Dans la vie du couple, il y a constamment passage du cloisonnement vers le décloisonnement et vice versa. Le cloisonnement implique le besoin de former une cellule autonome se différenciant de l’ensemble social environnant, et notamment parental et le décloisonnement conduit le couple à s’ouvrir davantage au monde extérieur, à gagner en porosité, ce qui peut impliquer certains compromis quant à l’exclusivité de la relation et un risque de dispersion de l’attention. Un couple solide et durable est celui qui sait, plus ou moins instinctivement, gérer cette alternance de phases, sachant, quand il faut, opérer un repli sur lui-même et tantôt laisser pénétrer et interférer d’autres éléments et rayonner plus largement; alternativement, les liens pourront se resserrer ou se distendre. Le couple nous apparaît comme une entité minimale en dialectique avec l’espace social global et donc tel un baromètre pertinent au niveau psychosociologique.

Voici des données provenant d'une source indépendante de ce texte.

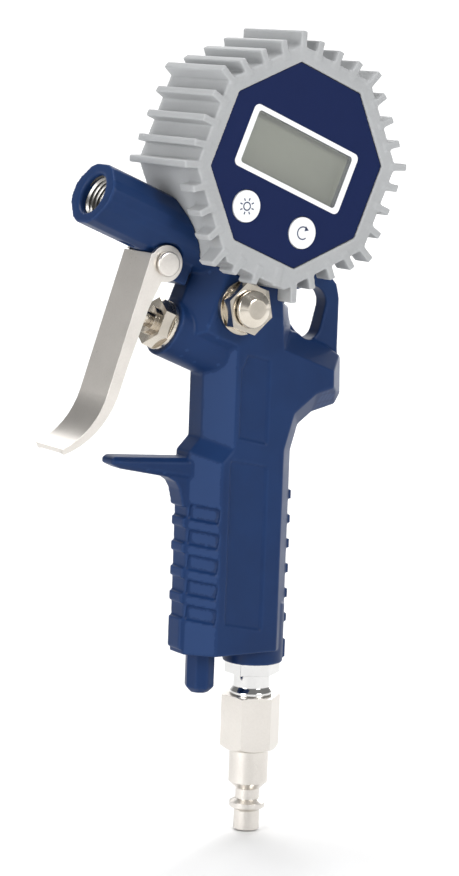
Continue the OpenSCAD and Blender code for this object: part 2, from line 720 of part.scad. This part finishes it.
module key(at) {
    color("white") at_gauge() translate([at[0], 0, at[1]]) {
        bar_y(key_r, plate_front - 0.9, plate_back + 0.1);
        bar_y(key_r + 0.8, plate_back + 0.1, plate_back + 0.7);
        bar_y(2, plate_back + 0.6, board_y - 2.5 - key_travel);
    }
}
module light_button() { key(light_at); }
module unit_button() { key(unit_at); }
module gauge_stem() {
    color("goldenrod") at_gauge() difference() {
        union() {
            bar_z(tube_r, -tube_end, -24);
            translate([0, 0, shell_t - case_half + 0.7])
                cylinder(r = corner_r(tube_flange_af, 6), h = 4, $fn = 6);
        }
        bar_z(1.5, -tube_end - 1, -20);
    }
}
module stem_seal() {
    color("black") at_gauge() difference() {
        bar_z(6.4, shell_t - case_half + 0.1, shell_t - case_half + 0.7);
        bar_z(tube_r, -case_half, -20);
    }
}
module pressure_sensor() {
    color("silver") at_gauge() difference() {
        bar_z(6, -24, -17);
        bar_z(1.5, -25, -19);
    }
}

// ---- inlet ----
module inlet_fitting() {
    color("white") difference() {
        union() {
            bar_z(thread_r, plug_top - thread_down, plug_top + 1);
            bar_z(fitting_foot_r, plug_top, plug_top + 1.2);
            translate([0, 0, plug_top + 1.2]) cylinder(r1 = fitting_foot_r, r2 = fitting_neck_r, h = 1.6);
            bar_z(fitting_neck_r, plug_top + 1, plug_top + fitting_neck_h + 1);
            translate([0, 0, plug_top + fitting_neck_h]) rotate(33.3)
                cylinder(r = corner_r(fitting_af, 6), h = fitting_hex_h, $fn = 6);
            bar_z(thread_r, datum_z - 1, datum_z + thread_up);
        }
        bar_z(fitting_bore_r, plug_top - thread_down - 1, datum_z + thread_up + 1);
    }
}
module inlet_screen() {
    color("silver") difference() {
        bar_z(fitting_bore_r - 0.05, datum_z + 2, datum_z + thread_up);
        bar_z(fitting_bore_r - 0.6, datum_z + 1, datum_z + thread_up - 0.6);
    }
}
module air_plug() {
    collar_z = nose_h;
    groove_z = collar_z + collar_h;
    taper_z = groove_z + groove_h;
    color("silver") difference() {
        union() {
            bar_z(nose_r, 0, collar_z + 0.5);
            rotate_extrude() polygon([[0, collar_z], [nose_r, collar_z], [collar_r, collar_z + 1.2],
                [collar_r, groove_z - 1.2], [groove_r, groove_z], [groove_r, taper_z],
                [plug_body_r, taper_z + plug_taper_h], [plug_body_r, plug_hex_z], [0, plug_hex_z]]);
            intersection() {
                translate([0, 0, plug_hex_z]) rotate(39.7)
                    cylinder(r = corner_r(plug_af, 6), h = plug_hex_h, $fn = 6);
                translate([0, 0, plug_hex_z]) rotate_extrude() polygon([[0, 0], [plug_af / 2 - 0.6, 0],
                    [plug_af / 2 + 1.8, 1.6], [plug_af / 2 + 1.8, plug_hex_h - 0.5],
                    [plug_af / 2 + 0.4, plug_hex_h], [0, plug_hex_h]]);
            }
        }
        bar_z(plug_bore_r, -1, plug_top + 1);
        bar_z(thread_r + seat, plug_top - thread_down - 1, plug_top + 1);
    }
}

body_casting();
trigger_lever();
trigger_pin();
trigger_pin_clip();
valve_gland_nut();
gland_oring();
valve_stem();
valve_seat();
valve_seal();
valve_spring();
bleed_nut();
bleed_button();
bleed_seal();
bleed_spring();
gauge_boot();
front_housing();
rear_housing();
housing_gasket();
housing_screws();
battery_door();
battery_door_screw();
batteries();
battery_contacts();
circuit_board();
key_switches();
lcd_connector();
lcd_panel();
lcd_window();
lcd_frame();
front_overlay();
light_button();
unit_button();
pressure_sensor();
gauge_stem();
stem_seal();
inlet_fitting();
inlet_screen();
air_plug();
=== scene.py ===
import json
import math
import bpy
import bmesh
from mathutils import Matrix, Vector


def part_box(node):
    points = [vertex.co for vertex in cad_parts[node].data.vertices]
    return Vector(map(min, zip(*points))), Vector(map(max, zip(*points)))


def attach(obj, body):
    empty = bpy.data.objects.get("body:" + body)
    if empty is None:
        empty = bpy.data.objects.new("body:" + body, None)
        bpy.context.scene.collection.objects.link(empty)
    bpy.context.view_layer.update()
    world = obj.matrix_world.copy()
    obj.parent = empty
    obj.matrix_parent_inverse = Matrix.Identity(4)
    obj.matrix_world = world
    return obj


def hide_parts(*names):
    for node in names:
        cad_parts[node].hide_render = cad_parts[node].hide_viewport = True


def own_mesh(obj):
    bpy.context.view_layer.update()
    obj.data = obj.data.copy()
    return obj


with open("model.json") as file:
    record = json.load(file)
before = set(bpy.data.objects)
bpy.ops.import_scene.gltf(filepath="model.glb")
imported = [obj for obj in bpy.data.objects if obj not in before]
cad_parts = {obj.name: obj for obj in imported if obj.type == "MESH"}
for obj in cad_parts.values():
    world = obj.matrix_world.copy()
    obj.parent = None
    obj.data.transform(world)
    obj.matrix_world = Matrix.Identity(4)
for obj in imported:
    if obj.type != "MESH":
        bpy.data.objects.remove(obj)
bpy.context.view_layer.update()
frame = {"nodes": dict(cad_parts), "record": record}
print("frame loaded:", len(frame["nodes"]), "nodes")

mm = 0.001
scene = bpy.context.scene

# where things are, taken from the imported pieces
rake = math.radians(22.5)
alongRake = Vector((math.cos(rake), 0, -math.sin(rake)))
acrossRake = Vector((math.sin(rake), 0, math.cos(rake)))
outlet = next(m for m in frame["record"]["mounts"] if m["name"] == "outlet_port")


# shader building: a thin wrapper round a socket, so maths reads as maths
class Wire:
    def __init__(self, look, socket):
        self.look, self.socket = look, socket

    def math(self, operation, other):
        return self.look.add("ShaderNodeMath", {"operation": operation}, {0: self, 1: other})

    def __add__(self, other): return self.math("ADD", other)
    def __mul__(self, other): return self.math("MULTIPLY", other)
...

Notre ambition, on l’aura compris, ne se réduit pas à réaliser quelque prévision réussie mais bien à présenter une grille temporelle à caractère universel et que l’on puisse appliquer à n’importe quelle époque et en n’importe quel lieu. Car quel que soit le terrain, celui-ci ne saurait manquer de présenter des variations aussi minimes soient-elles et ce qui nous importe, c’est de montrer que simultanément, synchroniquement, en des lieux différents, un même processus, sur la base d’une seule et même configuration, est à l’oeuvre, mais dans des contextes et dans le cadre d’Histoires fort divers. L’événement est un peu comme une fable de Jean de La Fontaine, il est pittoresque mais il lui faut une morale, c’est-à-dire qu’il convient d’élever - littéralement au niveau des astres - le débat.
L’enjeu, pour l’Astrologie Mondiale du XXIe siècle ne consiste pas à réussir une prévision autour d’un événement mais bel et bien de disposer ou non d’un modèle polyvalent apte à lire la succession des événements dans le monde, comme elle y était parvenue au Moyen Age et à la Renaissance avec la théorie des Grandes Conjonctions Jupiter-Saturne dont les partisans se situèrent parfois bien au delà du milieu astrologique à l’exemple d’un Jean Bodin (1530-1596), dans sa République (1576), ouvrage qui sera traduit en plusieurs langues.34 L’astrologie mondiale du XXe siècle aura été marquée par le recours aux planètes transsaturniennes, notamment après la découverte de Pluton, en 1930. C’est là le péché originel, le plat de lentilles de l’astrologie moderne35 - qui d’ailleurs ne lui valut même pas la reconnaissance de l’astronomie - car au travers de cette modernité, l’astrologie reconnaissait implicitement que son savoir échappait à son Histoire et à celle des Hommes, lesquels avaient ignoré l’existence de ces astres lointains que l’Antiquité ne sut démarquer de l’ensemble stellaire. Bien plus, en gage de soumission, l’astrologie moderne allait, tout aussi vainement, délaisser les étoiles fixes, au prétexte de leur éloignement et de leur non appartenance au système solaire.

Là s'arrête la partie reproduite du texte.